*SET TASK:* Of the material below, the lines to be retyped are those from the line containing "wall_bracket();" through the line containing "obj.data.transform(world)", inclusive; reproduce them exactly.

*RECORDS FOR THIS TASK:*
[start]

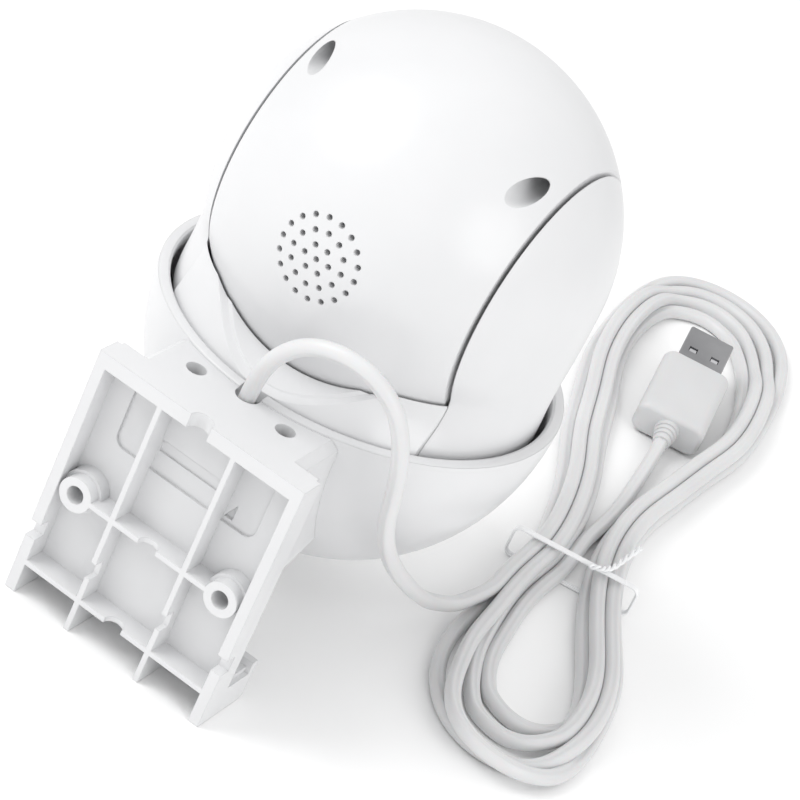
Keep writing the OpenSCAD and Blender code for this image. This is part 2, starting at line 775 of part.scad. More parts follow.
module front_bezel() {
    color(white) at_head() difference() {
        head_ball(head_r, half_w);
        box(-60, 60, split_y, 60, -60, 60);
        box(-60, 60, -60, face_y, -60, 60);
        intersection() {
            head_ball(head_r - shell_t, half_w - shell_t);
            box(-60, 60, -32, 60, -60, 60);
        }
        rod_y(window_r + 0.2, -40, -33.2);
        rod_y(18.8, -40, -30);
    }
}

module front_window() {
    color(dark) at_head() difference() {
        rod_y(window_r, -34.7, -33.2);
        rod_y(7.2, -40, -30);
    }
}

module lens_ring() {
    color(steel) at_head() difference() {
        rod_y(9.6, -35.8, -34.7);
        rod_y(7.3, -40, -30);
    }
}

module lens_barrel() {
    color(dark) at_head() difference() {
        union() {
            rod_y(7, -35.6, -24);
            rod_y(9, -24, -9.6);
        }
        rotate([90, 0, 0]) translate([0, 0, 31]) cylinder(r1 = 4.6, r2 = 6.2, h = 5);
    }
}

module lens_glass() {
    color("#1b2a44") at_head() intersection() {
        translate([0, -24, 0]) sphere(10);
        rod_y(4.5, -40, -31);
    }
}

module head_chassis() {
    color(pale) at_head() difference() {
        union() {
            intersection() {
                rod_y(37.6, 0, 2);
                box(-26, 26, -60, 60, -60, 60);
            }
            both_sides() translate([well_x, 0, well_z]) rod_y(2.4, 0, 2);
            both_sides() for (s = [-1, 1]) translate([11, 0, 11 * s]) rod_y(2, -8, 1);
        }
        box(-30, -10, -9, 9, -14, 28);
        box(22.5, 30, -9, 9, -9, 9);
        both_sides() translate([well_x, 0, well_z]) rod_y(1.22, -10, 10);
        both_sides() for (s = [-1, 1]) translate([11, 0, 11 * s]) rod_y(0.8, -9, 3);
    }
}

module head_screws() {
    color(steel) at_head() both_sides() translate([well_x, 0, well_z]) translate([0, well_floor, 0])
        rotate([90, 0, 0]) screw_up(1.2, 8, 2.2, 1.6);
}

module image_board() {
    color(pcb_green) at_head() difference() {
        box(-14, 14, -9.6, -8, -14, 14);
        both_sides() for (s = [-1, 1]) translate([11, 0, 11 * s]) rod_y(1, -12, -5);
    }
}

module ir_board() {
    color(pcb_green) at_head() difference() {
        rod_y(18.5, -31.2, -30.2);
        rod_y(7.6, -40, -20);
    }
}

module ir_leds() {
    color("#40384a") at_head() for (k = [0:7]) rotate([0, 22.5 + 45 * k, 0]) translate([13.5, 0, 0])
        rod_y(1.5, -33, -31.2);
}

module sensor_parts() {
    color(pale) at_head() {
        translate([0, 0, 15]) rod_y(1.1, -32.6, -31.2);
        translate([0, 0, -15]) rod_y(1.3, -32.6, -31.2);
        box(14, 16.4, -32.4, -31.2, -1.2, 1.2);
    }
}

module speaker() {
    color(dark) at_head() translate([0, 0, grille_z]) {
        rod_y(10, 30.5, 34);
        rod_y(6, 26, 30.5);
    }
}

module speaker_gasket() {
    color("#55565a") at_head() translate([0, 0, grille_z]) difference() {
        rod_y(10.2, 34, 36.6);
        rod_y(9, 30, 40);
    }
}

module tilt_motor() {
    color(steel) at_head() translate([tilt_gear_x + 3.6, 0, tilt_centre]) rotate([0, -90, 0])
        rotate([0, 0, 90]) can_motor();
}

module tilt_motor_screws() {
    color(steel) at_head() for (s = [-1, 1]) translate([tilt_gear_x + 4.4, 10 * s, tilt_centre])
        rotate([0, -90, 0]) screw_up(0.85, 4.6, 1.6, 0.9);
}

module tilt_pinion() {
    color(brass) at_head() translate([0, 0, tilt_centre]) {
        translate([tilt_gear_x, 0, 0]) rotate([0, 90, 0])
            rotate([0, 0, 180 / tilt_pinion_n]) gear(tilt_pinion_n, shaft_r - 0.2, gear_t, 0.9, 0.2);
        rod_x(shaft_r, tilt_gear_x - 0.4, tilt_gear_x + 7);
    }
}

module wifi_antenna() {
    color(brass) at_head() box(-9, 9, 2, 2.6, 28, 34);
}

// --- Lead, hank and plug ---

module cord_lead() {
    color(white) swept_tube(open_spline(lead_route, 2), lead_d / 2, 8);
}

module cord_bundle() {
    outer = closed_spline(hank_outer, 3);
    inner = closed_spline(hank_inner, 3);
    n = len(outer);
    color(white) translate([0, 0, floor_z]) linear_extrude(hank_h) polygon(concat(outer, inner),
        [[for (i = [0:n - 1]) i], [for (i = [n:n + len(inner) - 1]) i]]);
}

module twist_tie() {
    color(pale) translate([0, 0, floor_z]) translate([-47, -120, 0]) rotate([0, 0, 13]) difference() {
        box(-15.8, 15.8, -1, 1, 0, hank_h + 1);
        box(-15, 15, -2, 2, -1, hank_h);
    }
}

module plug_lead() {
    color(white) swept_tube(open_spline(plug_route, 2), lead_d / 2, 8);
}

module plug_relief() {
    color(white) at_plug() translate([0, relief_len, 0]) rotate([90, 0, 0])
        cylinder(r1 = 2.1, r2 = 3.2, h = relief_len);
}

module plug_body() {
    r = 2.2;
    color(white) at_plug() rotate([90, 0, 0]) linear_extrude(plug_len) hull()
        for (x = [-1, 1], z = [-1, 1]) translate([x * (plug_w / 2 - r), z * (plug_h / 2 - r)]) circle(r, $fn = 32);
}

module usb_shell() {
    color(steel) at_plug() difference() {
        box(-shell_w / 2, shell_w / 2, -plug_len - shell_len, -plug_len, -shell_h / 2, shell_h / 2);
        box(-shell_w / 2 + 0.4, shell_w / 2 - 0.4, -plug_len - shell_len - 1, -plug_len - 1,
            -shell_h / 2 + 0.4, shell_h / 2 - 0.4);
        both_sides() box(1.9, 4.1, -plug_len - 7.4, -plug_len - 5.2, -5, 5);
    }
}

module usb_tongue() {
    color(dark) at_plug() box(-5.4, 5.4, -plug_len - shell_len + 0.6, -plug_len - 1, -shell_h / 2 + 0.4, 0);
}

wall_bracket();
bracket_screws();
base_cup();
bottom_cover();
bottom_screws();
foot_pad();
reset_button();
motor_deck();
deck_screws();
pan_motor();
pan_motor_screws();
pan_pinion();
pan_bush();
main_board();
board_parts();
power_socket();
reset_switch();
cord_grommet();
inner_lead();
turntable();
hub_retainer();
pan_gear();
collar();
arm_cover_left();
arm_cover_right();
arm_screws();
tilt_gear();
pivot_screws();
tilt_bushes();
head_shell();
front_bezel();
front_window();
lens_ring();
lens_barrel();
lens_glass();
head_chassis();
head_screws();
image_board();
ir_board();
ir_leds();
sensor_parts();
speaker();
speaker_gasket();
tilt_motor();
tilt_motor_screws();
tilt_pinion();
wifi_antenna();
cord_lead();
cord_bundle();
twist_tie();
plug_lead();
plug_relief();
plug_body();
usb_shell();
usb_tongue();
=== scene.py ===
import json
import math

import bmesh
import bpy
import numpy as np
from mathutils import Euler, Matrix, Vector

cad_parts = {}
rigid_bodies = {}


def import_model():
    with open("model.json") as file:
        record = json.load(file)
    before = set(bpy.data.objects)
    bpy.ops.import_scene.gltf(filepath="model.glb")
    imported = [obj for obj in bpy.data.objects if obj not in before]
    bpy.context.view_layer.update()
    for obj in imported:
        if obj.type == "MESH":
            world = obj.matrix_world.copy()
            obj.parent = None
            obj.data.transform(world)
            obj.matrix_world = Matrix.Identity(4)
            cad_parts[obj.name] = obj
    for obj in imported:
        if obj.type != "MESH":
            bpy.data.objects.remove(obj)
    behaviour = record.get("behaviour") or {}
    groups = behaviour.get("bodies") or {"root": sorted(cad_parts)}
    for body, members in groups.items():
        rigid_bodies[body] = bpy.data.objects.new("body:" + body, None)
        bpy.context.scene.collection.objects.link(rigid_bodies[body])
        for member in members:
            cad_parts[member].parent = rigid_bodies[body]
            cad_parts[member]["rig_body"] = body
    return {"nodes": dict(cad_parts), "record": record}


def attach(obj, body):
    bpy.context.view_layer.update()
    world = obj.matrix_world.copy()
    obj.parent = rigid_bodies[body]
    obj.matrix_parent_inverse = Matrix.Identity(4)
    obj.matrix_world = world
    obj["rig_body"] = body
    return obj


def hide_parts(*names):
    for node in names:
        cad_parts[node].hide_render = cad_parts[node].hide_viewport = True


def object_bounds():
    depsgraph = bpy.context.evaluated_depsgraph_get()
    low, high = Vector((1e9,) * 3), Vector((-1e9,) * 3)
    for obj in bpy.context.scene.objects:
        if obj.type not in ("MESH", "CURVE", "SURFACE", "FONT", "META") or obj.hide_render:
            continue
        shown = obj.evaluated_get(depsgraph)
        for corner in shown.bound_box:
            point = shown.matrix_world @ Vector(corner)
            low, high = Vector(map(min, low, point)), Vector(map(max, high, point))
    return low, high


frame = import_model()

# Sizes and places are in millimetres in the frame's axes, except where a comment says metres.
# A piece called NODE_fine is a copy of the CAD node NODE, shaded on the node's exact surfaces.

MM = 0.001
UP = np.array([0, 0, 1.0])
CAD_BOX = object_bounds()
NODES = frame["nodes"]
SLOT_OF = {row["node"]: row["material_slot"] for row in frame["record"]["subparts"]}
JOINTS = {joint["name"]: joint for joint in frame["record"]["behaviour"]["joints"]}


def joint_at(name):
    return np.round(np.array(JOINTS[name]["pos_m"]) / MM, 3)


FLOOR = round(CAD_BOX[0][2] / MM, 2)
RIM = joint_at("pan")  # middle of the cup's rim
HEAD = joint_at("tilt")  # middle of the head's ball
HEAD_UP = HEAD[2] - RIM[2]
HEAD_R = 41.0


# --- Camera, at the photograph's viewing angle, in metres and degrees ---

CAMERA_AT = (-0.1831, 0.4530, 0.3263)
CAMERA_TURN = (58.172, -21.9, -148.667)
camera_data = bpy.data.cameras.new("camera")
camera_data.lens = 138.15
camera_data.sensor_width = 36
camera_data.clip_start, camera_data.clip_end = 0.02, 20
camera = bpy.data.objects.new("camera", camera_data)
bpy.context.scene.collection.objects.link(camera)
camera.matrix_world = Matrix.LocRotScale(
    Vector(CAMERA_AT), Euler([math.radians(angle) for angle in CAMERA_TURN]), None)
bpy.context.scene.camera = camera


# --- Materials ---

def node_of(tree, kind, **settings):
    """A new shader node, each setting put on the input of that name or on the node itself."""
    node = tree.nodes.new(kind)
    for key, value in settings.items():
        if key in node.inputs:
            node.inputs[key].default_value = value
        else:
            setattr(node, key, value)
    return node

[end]
[start]

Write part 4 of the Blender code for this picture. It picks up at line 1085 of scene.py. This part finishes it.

[end]

*EXERCISE OUTPUT:*
wall_bracket();
bracket_screws();
base_cup();
bottom_cover();
bottom_screws();
foot_pad();
reset_button();
motor_deck();
deck_screws();
pan_motor();
pan_motor_screws();
pan_pinion();
pan_bush();
main_board();
board_parts();
power_socket();
reset_switch();
cord_grommet();
inner_lead();
turntable();
hub_retainer();
pan_gear();
collar();
arm_cover_left();
arm_cover_right();
arm_screws();
tilt_gear();
pivot_screws();
tilt_bushes();
head_shell();
front_bezel();
front_window();
lens_ring();
lens_barrel();
lens_glass();
head_chassis();
head_screws();
image_board();
ir_board();
ir_leds();
sensor_parts();
speaker();
speaker_gasket();
tilt_motor();
tilt_motor_screws();
tilt_pinion();
wifi_antenna();
cord_lead();
cord_bundle();
twist_tie();
plug_lead();
plug_relief();
plug_body();
usb_shell();
usb_tongue();
=== scene.py ===
import json
import math

import bmesh
import bpy
import numpy as np
from mathutils import Euler, Matrix, Vector

cad_parts = {}
rigid_bodies = {}


def import_model():
    with open("model.json") as file:
        record = json.load(file)
    before = set(bpy.data.objects)
    bpy.ops.import_scene.gltf(filepath="model.glb")
    imported = [obj for obj in bpy.data.objects if obj not in before]
    bpy.context.view_layer.update()
    for obj in imported:
        if obj.type == "MESH":
            world = obj.matrix_world.copy()
            obj.parent = None
            obj.data.transform(world)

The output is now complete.